Insurance carriers use their own lookback windows, which range from three to five years depending on the carrier and the violation type. Most carriers apply a surcharge for three years after a speeding ticket or minor moving violation, but at-fault accidents often carry a five-year surcharge period. A speeding ticket from January 2022 will fall off your DMV record in January 2025, but your carrier may continue applying the surcharge through January 2027 if they use a five-year lookback.
The fastest path to rate recovery is shopping carriers at each renewal once the oldest violation ages past three years. Preferred carriers who declined to quote you at 8 points may offer standard rates once your point total drops below 6, and standard carriers who quoted $250 per month may drop to $140-$180 once you hit 36 months violation-free. Staying with the same non-standard carrier through the entire recovery window often means paying inflated premiums long after your risk profile has normalized.
Which carriers quote drivers with 8-12 points in North Carolina
Once you cross 8 points, preferred carriers stop quoting new business and begin non-renewing existing policies. State Farm, Allstate, and Nationwide typically decline quotes for drivers with 8 or more points within their lookback window. Progressive and GEICO will quote policies in the 8-10 point range but route you to their standard-risk tier with monthly premiums 60-90% higher than their preferred rates.

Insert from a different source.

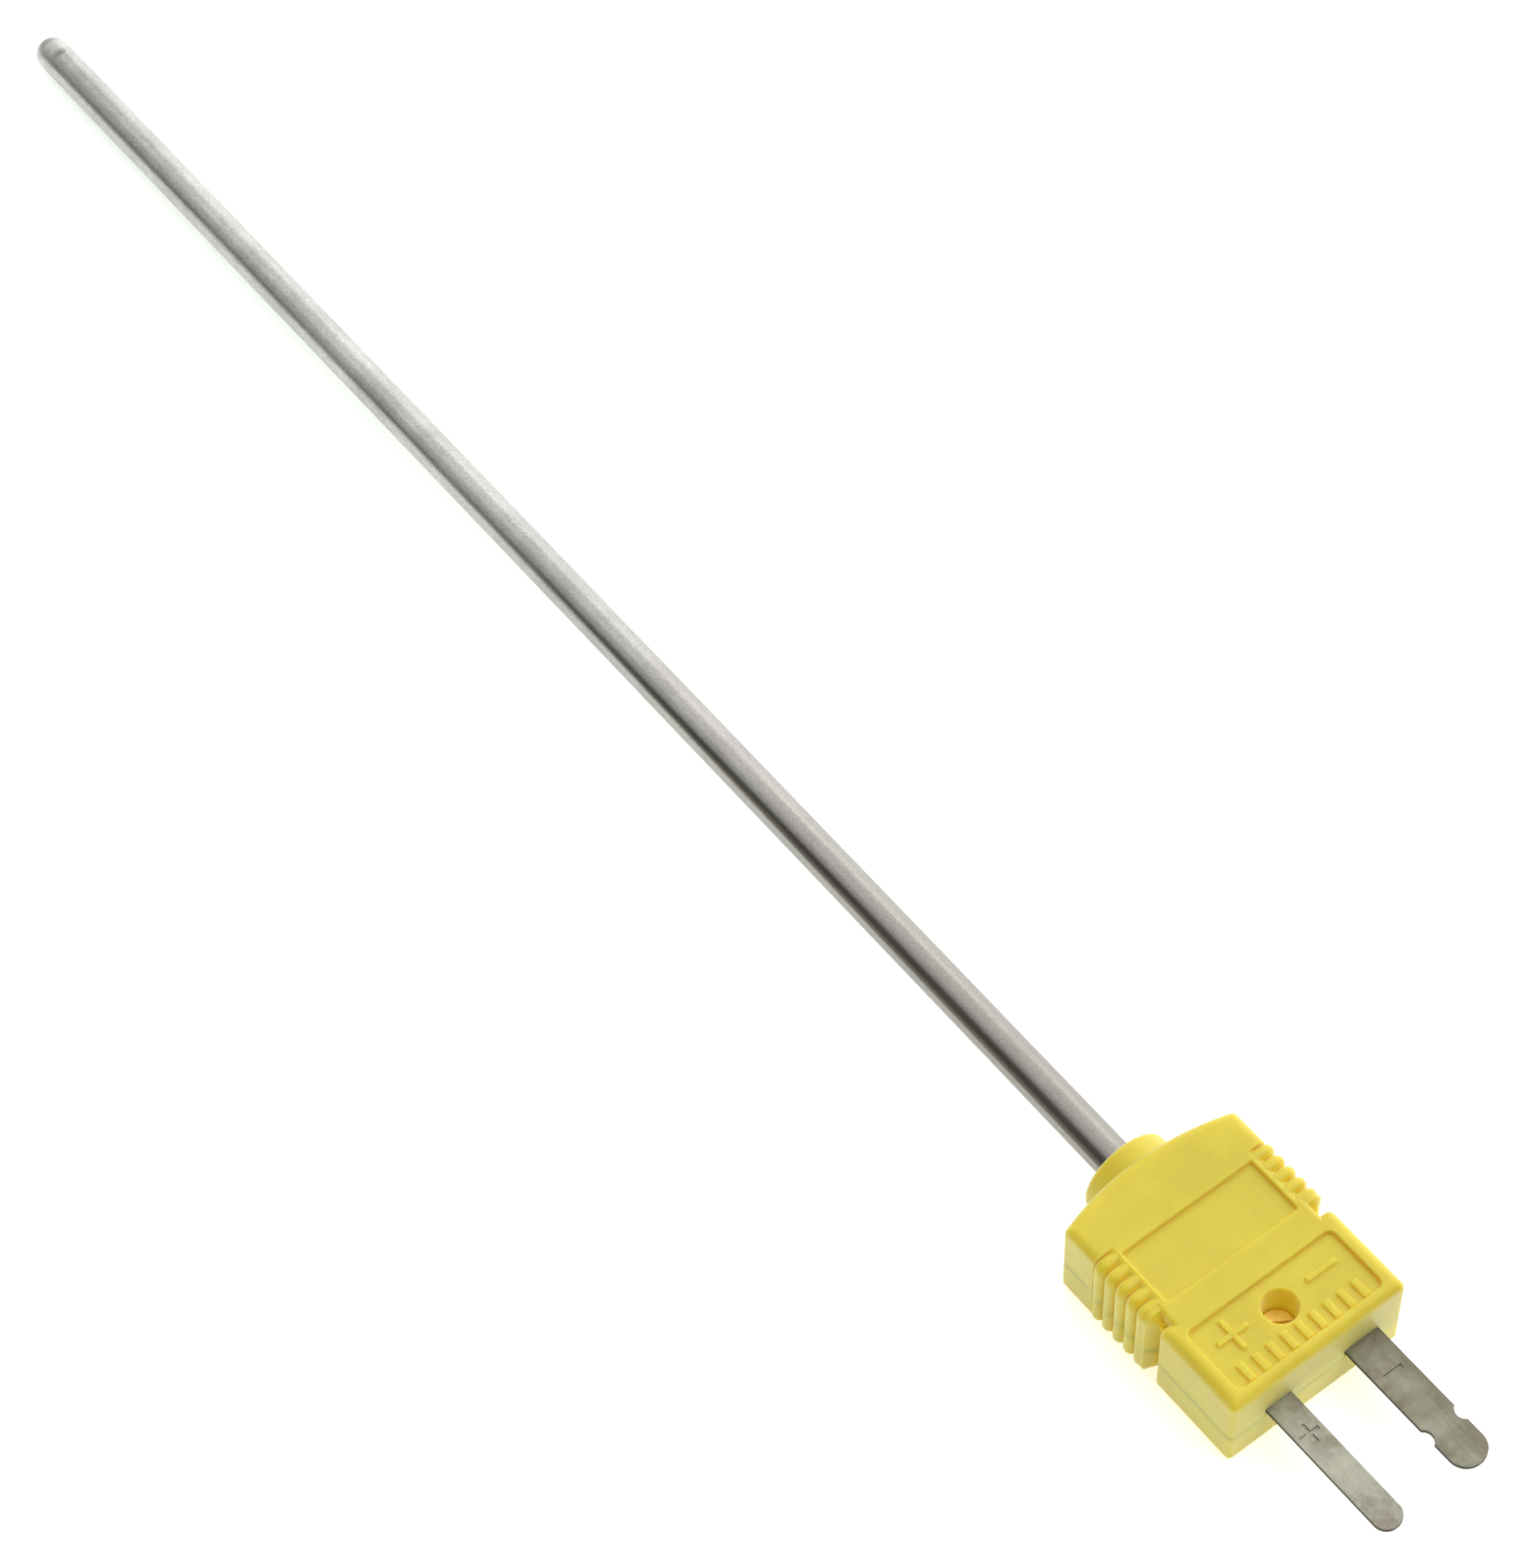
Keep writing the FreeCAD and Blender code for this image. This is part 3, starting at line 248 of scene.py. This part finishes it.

Non-standard carriers specialize in multi-point drivers and license reinstatement cases. The General, Dairyland, and National General write policies for drivers with 8-12 points and active suspensions, but monthly premiums for minimum liability coverage start at $280-$400 depending on age, vehicle, and county. These carriers assume higher claim frequency and price accordingly—your rate reflects the statistical risk of insuring a driver with multiple recent violations, not a moral judgment.
Once your point total drops below 6 and you have maintained continuous coverage for 12 months, you can begin shopping preferred carriers again. Erie, Auto-Owners, and Nationwide will quote drivers with one or two aged violations if the most recent conviction is more than 24 months old. The rate will still carry a minor surcharge, but the monthly premium typically falls to $120-$180 compared to $300-$400 in the non-standard market. Shopping at each renewal is the highest-leverage action available once your oldest violation crosses the three-year mark.